Loesch’s answer was less than direct. “This individual was nuts and I, nor the millions of people that I represent as a part of this organization, that I’m here speaking for, none of us support people who are crazy, who are a danger to themselves, who are a danger to others, getting their hands on a firearm.”

To quote Gonzalez, the world cries not just “BS,” but bullshit. Period.

The NRA has paid millions to members of Congress and to Donald Trump to prevent legislation that would block the mentality disturbed from buying guns. In fact, Psycho Don quietly, a little less than a year ago, negated a regulation aimed at keeping guns out of the hands of some severely mentally ill people.

Of course it was one of his most hated people, Barack Obama, who signed the regulation. The rule required the Social Security Administration to disclose information quarterly to the national gun background check system about certain people with mental illness.

From their website, “The NRA opposes expanding firearm background check systems, because background checks don’t stop criminals from getting firearms.” It also opposes a policy called a “Gun Violence Restraining Order” or a “Red Flag” law that has been widely cited as a policy that could have stopped the gunman from having access to firearms. Such laws would allow family members and law enforcement to petition courts to temporarily remove people’s access to firearms if they are deemed a danger to themselves or others.
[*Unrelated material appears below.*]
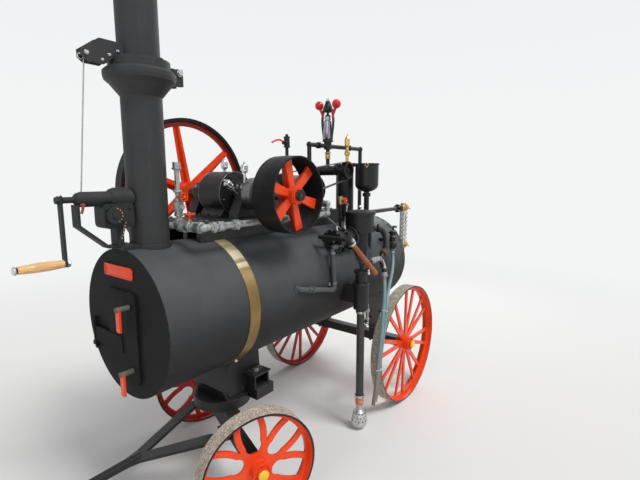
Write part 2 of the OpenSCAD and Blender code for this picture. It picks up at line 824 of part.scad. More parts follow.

Loesch was booed as she left the CNN venue. She later claimed before a meeting of conservatives that “the crowd was chanting ‘burn her, burn her.’ ” Famously, she was lying.

“I had to have a security detail to get out. I wouldn’t have been able to exit that if I didn’t have a private security detail,” she claimed. “And I came there to talk solutions, and I still am going to continue that conversation on solutions as the NRA has been doing [since] before I was alive,” she said.

Video posted to Twitter after the town hall event shows Loesch being escorted out of the arena as audience members booed her and chanted “shame on you.”

Since Loesch advocates being armed, one has to wonder why she was so frightened of school kids. Surely her concealed weapon must have had a large-capacity clip.

The NRA claims to teach firearms safety and self-defense tactics. She is even in videos showing her macho-ness with an AR-15.

Loesch also slammed the audience at the event for applauding Florida Sen. Marco Rubio, who suggested the only way to keep individuals from taking advantage of gun law loopholes would be to ban all semi-automatic rifles.

“The government has proven that they cannot keep you safe. And yet, some people want all of us to disarm,” Loesch said. “You heard that town hall last night. They cheered the confiscation of firearms. And it was over 5,000 people.”

During the event, she was challenged by the mother of one of the shooting victims, who asked Loesch why the NRA protects Second Amendment rights more than her son’s “right to life, liberty and the pursuit of happiness.”

Broward County Sheriff Scott Israel also confronted Loesch during the event, telling her she is not standing up for victims of school shootings “until you say, ‘I want less weapons.’ ”

The next day, at the Conservative Political Action Conference, Wayne LaPierre, CEO of the NRA and America’s leading gun nut, accused liberal Democrats and the news media of joining in a socialist plot “to eradicate all individual freedoms.” Loesch was even more vindictive. She told the cheering audience, “Many in legacy media love mass shootings. You guys love it,” she claimed.

“Now I’m not saying that you love the tragedy. But I am saying that you love the ratings.”

“Crying white mothers are ratings gold to you and many in the legacy media.”

Aren’t mass shootings a tragedy, Dana? Guess not to the NRA, which simply shrugs them off with alarming ease.

When will America and the brave, deserving students like butterfly Emma Gonzalez and her equally brave, outspoken classmates get their hurricane relief?